### [Instructions to follow]
Your answer should consist only of the lines below from the one with "The three.js and" through the one with "(0.82, 0.80, 0.75))", copied exactly.

### [Material for the task]
————————
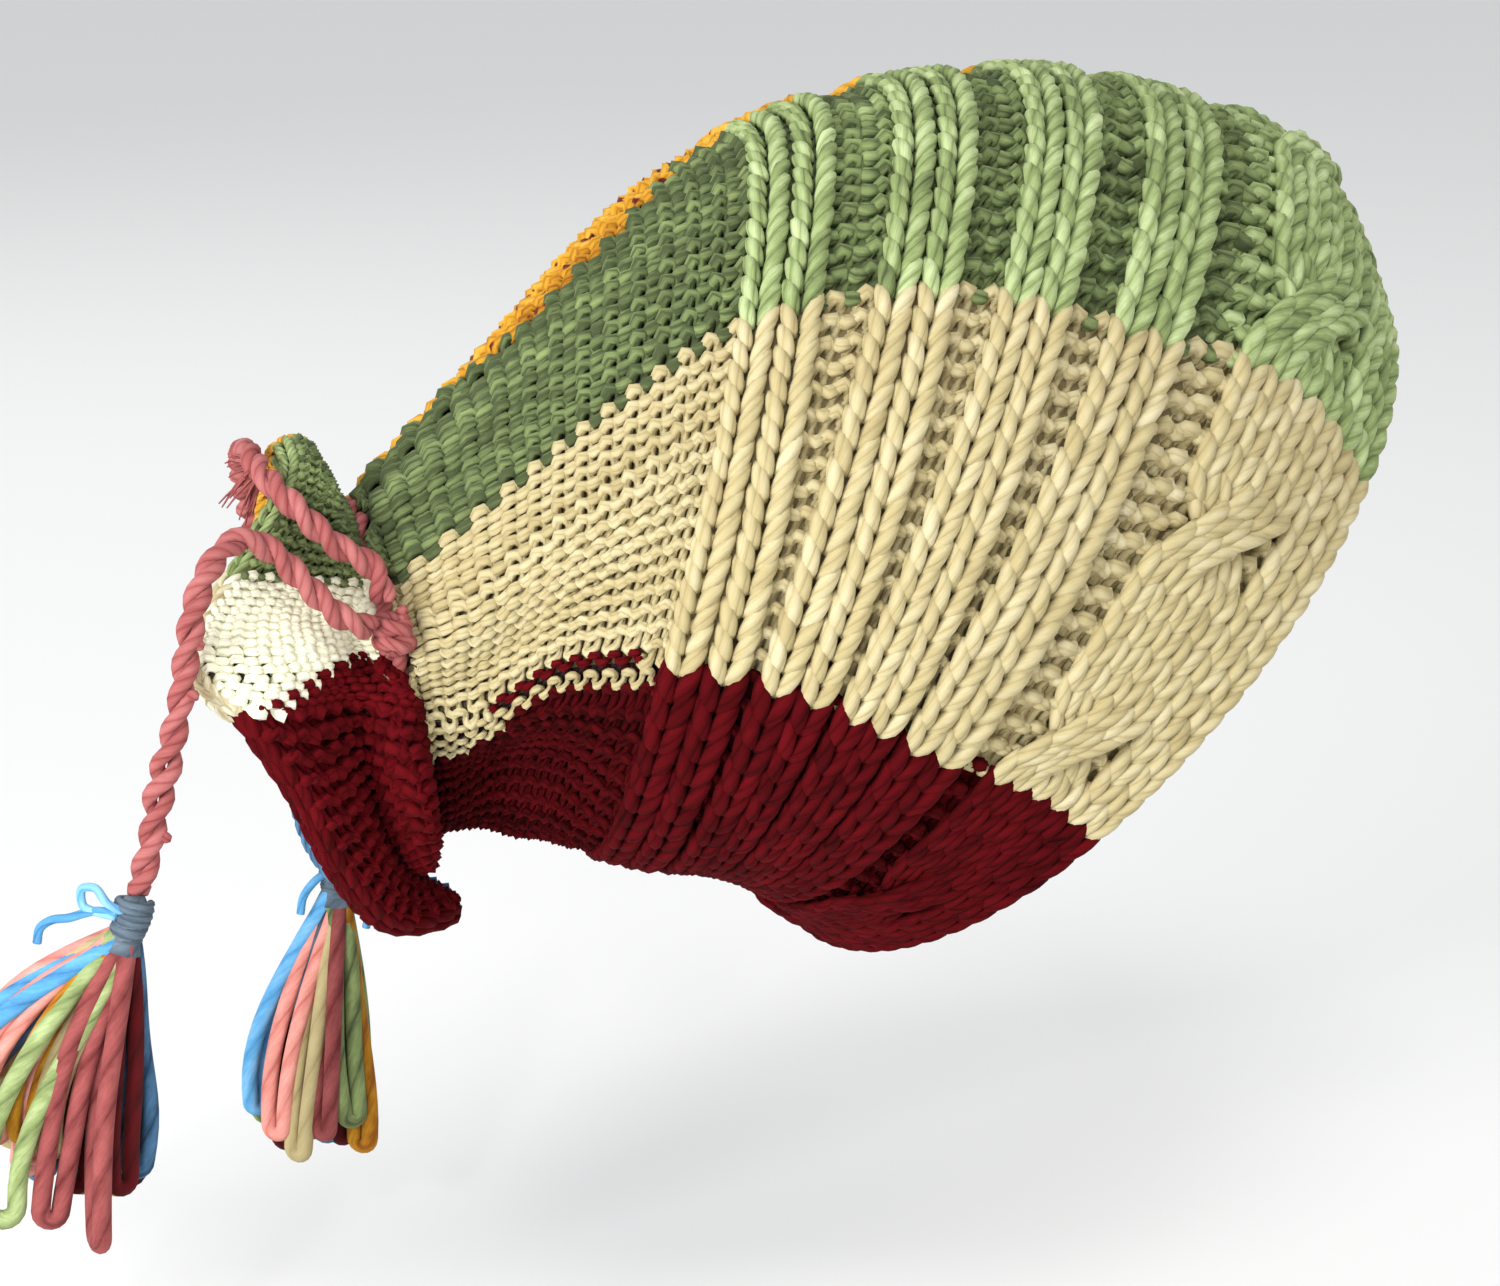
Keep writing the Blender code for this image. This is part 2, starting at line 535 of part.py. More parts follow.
————————
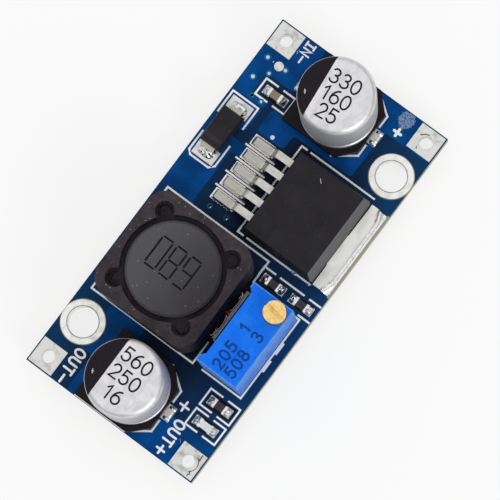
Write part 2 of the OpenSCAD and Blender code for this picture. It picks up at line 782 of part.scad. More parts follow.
————————
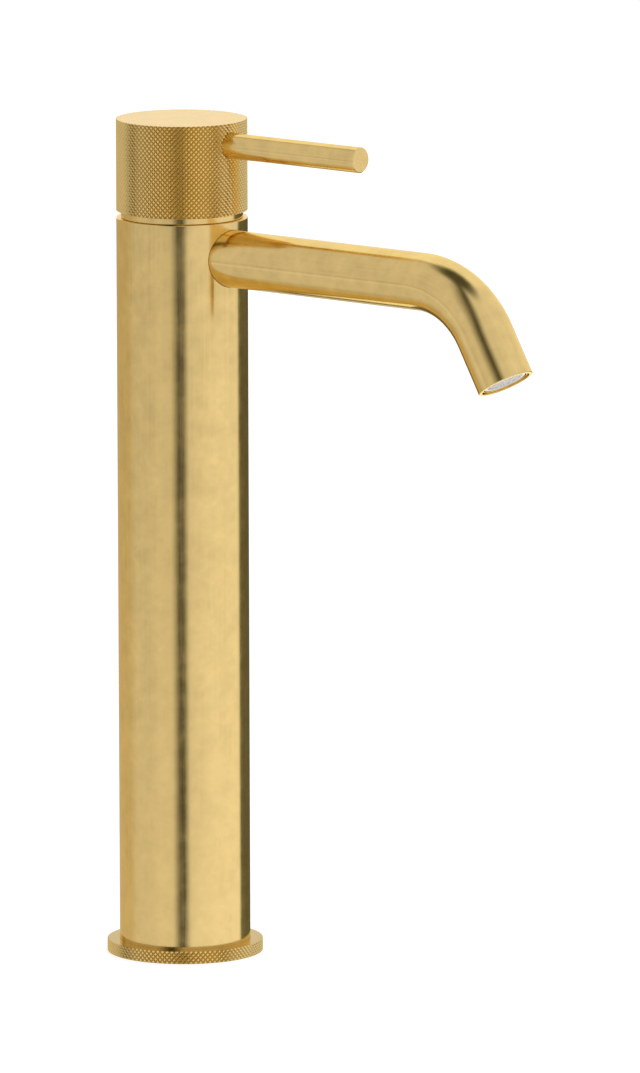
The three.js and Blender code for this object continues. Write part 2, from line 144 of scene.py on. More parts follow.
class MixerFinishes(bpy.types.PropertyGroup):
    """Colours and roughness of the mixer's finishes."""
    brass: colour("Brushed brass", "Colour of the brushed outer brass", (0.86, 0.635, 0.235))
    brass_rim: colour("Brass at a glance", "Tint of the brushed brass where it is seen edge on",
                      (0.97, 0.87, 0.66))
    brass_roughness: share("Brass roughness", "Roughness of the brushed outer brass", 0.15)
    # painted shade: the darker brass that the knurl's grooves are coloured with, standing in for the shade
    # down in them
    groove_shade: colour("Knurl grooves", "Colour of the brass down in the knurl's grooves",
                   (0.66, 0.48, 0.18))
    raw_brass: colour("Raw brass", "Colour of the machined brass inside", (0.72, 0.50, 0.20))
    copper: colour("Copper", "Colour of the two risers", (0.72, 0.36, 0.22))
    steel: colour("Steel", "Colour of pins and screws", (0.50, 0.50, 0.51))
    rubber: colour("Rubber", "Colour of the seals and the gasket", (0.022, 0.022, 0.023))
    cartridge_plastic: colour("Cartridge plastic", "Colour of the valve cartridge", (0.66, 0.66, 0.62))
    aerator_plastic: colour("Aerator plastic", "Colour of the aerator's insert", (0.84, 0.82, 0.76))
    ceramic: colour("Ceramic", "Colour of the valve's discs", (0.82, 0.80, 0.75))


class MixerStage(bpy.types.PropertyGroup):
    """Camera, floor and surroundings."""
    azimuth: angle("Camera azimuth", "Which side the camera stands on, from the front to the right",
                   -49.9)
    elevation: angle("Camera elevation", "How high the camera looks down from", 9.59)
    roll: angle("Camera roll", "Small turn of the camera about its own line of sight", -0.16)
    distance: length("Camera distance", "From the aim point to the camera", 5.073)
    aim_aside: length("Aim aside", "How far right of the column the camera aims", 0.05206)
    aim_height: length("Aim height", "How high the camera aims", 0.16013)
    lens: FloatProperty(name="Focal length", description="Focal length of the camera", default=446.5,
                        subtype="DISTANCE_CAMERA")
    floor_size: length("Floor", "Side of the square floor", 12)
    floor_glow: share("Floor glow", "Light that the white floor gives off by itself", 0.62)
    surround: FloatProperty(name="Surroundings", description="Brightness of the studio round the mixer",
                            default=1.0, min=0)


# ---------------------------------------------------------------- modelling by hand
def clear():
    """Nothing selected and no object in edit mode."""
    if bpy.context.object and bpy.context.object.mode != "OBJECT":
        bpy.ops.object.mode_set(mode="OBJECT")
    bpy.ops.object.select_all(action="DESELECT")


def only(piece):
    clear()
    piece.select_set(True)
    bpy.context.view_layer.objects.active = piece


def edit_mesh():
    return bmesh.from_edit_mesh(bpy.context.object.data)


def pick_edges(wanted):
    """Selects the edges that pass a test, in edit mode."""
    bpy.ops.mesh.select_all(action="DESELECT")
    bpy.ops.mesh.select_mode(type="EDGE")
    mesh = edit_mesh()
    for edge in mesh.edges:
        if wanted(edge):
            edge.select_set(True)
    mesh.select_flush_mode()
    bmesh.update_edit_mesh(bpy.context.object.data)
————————
### [Response to the task]
The three.js and Blender code for this object continues. Write part 2, from line 144 of scene.py on. More parts follow.
class MixerFinishes(bpy.types.PropertyGroup):
    """Colours and roughness of the mixer's finishes."""
    brass: colour("Brushed brass", "Colour of the brushed outer brass", (0.86, 0.635, 0.235))
    brass_rim: colour("Brass at a glance", "Tint of the brushed brass where it is seen edge on",
                      (0.97, 0.87, 0.66))
    brass_roughness: share("Brass roughness", "Roughness of the brushed outer brass", 0.15)
    # painted shade: the darker brass that the knurl's grooves are coloured with, standing in for the shade
    # down in them
    groove_shade: colour("Knurl grooves", "Colour of the brass down in the knurl's grooves",
                   (0.66, 0.48, 0.18))
    raw_brass: colour("Raw brass", "Colour of the machined brass inside", (0.72, 0.50, 0.20))
    copper: colour("Copper", "Colour of the two risers", (0.72, 0.36, 0.22))
    steel: colour("Steel", "Colour of pins and screws", (0.50, 0.50, 0.51))
    rubber: colour("Rubber", "Colour of the seals and the gasket", (0.022, 0.022, 0.023))
    cartridge_plastic: colour("Cartridge plastic", "Colour of the valve cartridge", (0.66, 0.66, 0.62))
    aerator_plastic: colour("Aerator plastic", "Colour of the aerator's insert", (0.84, 0.82, 0.76))
    ceramic: colour("Ceramic", "Colour of the valve's discs", (0.82, 0.80, 0.75))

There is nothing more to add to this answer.